How can the minister justify such an under-achieving, poorly designed plan? He has completely failed to understand the economic situation in Quebec.
I would also like to talk about another budget issue: the fiscal imbalance. The Conservatives pride themselves on having resolved the fiscal imbalance. However, the Séguin report in Quebec, which all Quebeckers agreed with, identified three major, specific deliverables with respect to resolving the fiscal imbalance.
The first was a new equalization formula that took into account total revenues of all provinces, which is not in this budget.
The report also recommended eliminating federal spending power in areas under provincial jurisdiction. We were expecting a bill during the last Speech from the Throne. Will this bill be introduced before the end of the session? This was a promise from the Conservative government. Will we see yet another promise broken? They talked about this in the House yesterday.
The federal government is having a hard time understanding real needs when it comes to its spending power. We need to talk about more than just shared-cost programs—there are none anymore—as it announced. It makes no sense. The Quebec government made it clear that it would not support the bill that we are waiting for. Will the government introduce the bill? It is important that the government keep its promises, or at least try to.

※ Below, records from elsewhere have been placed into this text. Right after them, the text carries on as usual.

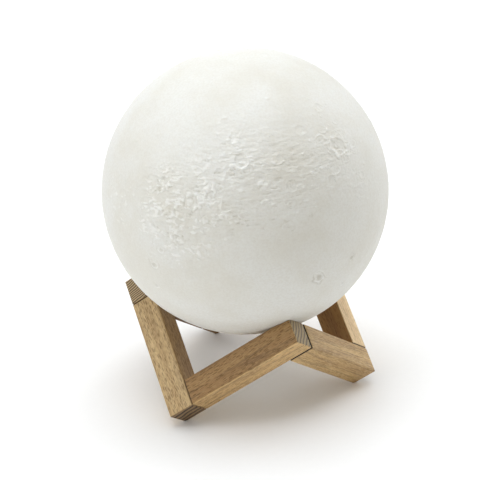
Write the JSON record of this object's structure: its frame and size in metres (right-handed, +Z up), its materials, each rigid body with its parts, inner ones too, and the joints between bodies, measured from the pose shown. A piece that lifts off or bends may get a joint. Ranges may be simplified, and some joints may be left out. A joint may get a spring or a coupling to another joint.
{
  "type": "moon lamp",
  "caption": "Cordless table lamp: a hollow cratered moon globe with its lamp base, resting in a zigzag cradle of square wooden bars.",
  "frame": {"origin": "on the table, under the globe's centre", "axes": "+Z up; one peak of the cradle points along -Y, so its three feet are at front left, front right and back"},
  "size_m": [0.1524, 0.1524, 0.1898],
  "materials": {
    "wood": "oiled oak, eased edges",
    "dowel_wood": "bare beech",
    "globe_plastic": "matte printed white plastic",
    "housing_plastic": "fine matte moulded",
    "button_plastic": "satin moulded",
    "screw_steel": "zinc plated",
    "socket_metal": "nickel plated sheet",
    "board_laminate": "solder mask",
    "chip_plastic": "moulded black",
    "clear_plastic": "clear moulded",
    "pouch_foil": "laminated foil",
    "foam_tape": "foam",
    "wire_jacket": "smooth jacket",
    "board_metal": "white coated",
    "light_chip": "phosphor filled"
  },
  "bodies": {
    "cradle": {"left_bar": "wood", "front_left_bar": "wood", "front_right_bar": "wood", "right_bar": "wood", "back_right_bar": "wood", "back_left_bar": "wood", "glued_dowels": "dowel_wood", "plug_dowels": "dowel_wood"},
    "globe": {"moon_globe": "globe_plastic", "base_housing": "housing_plastic", "housing_lid": "housing_plastic", "lid_screws": "screw_steel", "control_board": "board_laminate", "board_components": "chip_plastic", "board_screws": "screw_steel", "socket_shell": "socket_metal", "socket_tongue": "chip_plastic", "status_light_pipe": "clear_plastic", "switch_body": "chip_plastic", "battery_pouch": "pouch_foil", "battery_tape": "foam_tape", "battery_leads": "wire_jacket", "light_board": "board_metal", "light_chips": "light_chip", "light_board_screws": "screw_steel", "light_leads": "wire_jacket"},
    "button": {"power_button": "button_plastic", "switch_plunger": "chip_plastic"}
  },
  "joints": [
    {"name": "globe_lift", "type": "slide", "parent": "cradle", "child": "globe", "axis": [0, 0, 1], "range_m": [0, 0.12]},
    {"name": "button_press", "type": "slide", "parent": "globe", "child": "button", "axis": [0, 0, 1], "range_m": [0, 0.0005], "stiffness_N_per_m": 3000}
  ]
}
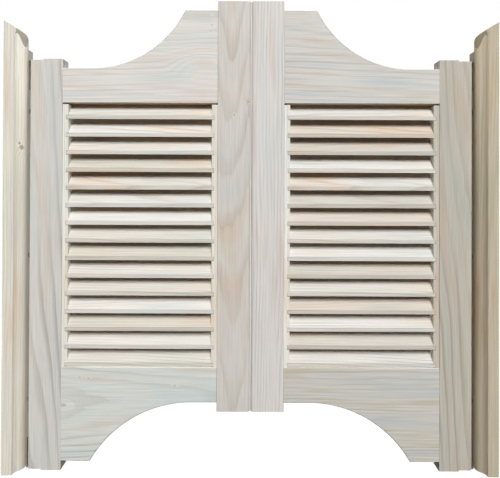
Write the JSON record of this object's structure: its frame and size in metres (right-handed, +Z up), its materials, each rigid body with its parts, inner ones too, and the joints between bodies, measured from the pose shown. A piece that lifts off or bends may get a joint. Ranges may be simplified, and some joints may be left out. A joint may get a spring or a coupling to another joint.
{
  "type": "cafe swinging doors",
  "caption": "Louvred cafe door pair for a doorway: bow-cut rails, leaves hung on moulded jamb posts by concealed spring pivots, each swinging both ways and coming back to the middle",
  "frame": {"origin": "bottom centre of the pair: the middle of the doorway's width and of the pair's depth, at the foot of the hinge stiles", "axes": "X runs along the doorway's width, to the right seen from the front; Y runs from the front to the back; Z is up"},
  "size_m": [0.963, 0.058, 0.937],
  "materials": {
    "post_wood": "sanded, unfinished",
    "stile_wood": "sanded, unfinished",
    "rail_wood": "sanded, unfinished",
    "strip_wood": "sanded, unfinished",
    "slat_wood": "planed, unfinished",
    "bent_steel": "zinc plated",
    "ground_steel": "ground",
    "barrel_steel": "zinc plated",
    "screw_steel": "zinc plated",
    "nylon": "moulded"
  },
  "bodies": {
    "root": {"left_post": "post_wood", "left_top_bracket": "bent_steel", "left_top_pin": "ground_steel", "left_bottom_bracket": "bent_steel", "left_bracket_screws": "screw_steel", "right_post": "post_wood", "right_top_bracket": "bent_steel", "right_top_pin": "ground_steel", "right_bottom_bracket": "bent_steel", "right_bracket_screws": "screw_steel"},
    "left_leaf": {"left_hinge_stile": "stile_wood", "left_meeting_stile": "stile_wood", "left_top_rail": "rail_wood", "left_bottom_rail": "rail_wood", "left_hinge_strip": "strip_wood", "left_meeting_strip": "strip_wood", "left_slat_01": "slat_wood", "left_slat_02": "slat_wood", "left_slat_03": "slat_wood", "left_slat_04": "slat_wood", "left_slat_05": "slat_wood", "left_slat_06": "slat_wood", "left_slat_07": "slat_wood", "left_slat_08": "slat_wood", "left_slat_09": "slat_wood", "left_slat_10": "slat_wood", "left_slat_11": "slat_wood", "left_slat_12": "slat_wood", "left_slat_13": "slat_wood", "left_slat_14": "slat_wood", "left_slat_15": "slat_wood", "left_top_bush": "nylon", "left_spring_barrel": "barrel_steel"},
    "right_leaf": {"right_hinge_stile": "stile_wood", "right_meeting_stile": "stile_wood", "right_top_rail": "rail_wood", "right_bottom_rail": "rail_wood", "right_hinge_strip": "strip_wood", "right_meeting_strip": "strip_wood", "right_slat_01": "slat_wood", "right_slat_02": "slat_wood", "right_slat_03": "slat_wood", "right_slat_04": "slat_wood", "right_slat_05": "slat_wood", "right_slat_06": "slat_wood", "right_slat_07": "slat_wood", "right_slat_08": "slat_wood", "right_slat_09": "slat_wood", "right_slat_10": "slat_wood", "right_slat_11": "slat_wood", "right_slat_12": "slat_wood", "right_slat_13": "slat_wood", "right_slat_14": "slat_wood", "right_slat_15": "slat_wood", "right_top_bush": "nylon", "right_spring_barrel": "barrel_steel"}
  },
  "joints": [
    {"name": "left_leaf_swing", "type": "hinge", "parent": "root", "child": "left_leaf", "pos_m": [-0.4235, 0.014, 0], "axis": [0, 0, 1], "range_deg": [-90, 90], "stiffness_Nm_per_rad": 0.6},
    {"name": "right_leaf_swing", "type": "hinge", "parent": "root", "child": "right_leaf", "pos_m": [0.4235, 0.014, 0], "axis": [0, 0, -1], "range_deg": [-90, 90], "stiffness_Nm_per_rad": 0.6}
  ]
}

Now back to the fiscal imbalance. I was talking about the Séguin report. It also recommended replacing cash transfers with equivalent sales tax and income tax points.
If we talk about the manufacturing and forestry sectors or the fiscal imbalance—which the Conservatives committed to resolving and claim to have resolved—we are still nowhere near the point where the Conservative government has truly thought about the needs expressed by Quebec, specifically in terms of a key component of its economy, the manufacturing sector, and in terms of the fiscal imbalance, which is still far from being resolved. There is nothing about this in the budget. The Bloc Québécois will vote against the budget, that is obvious.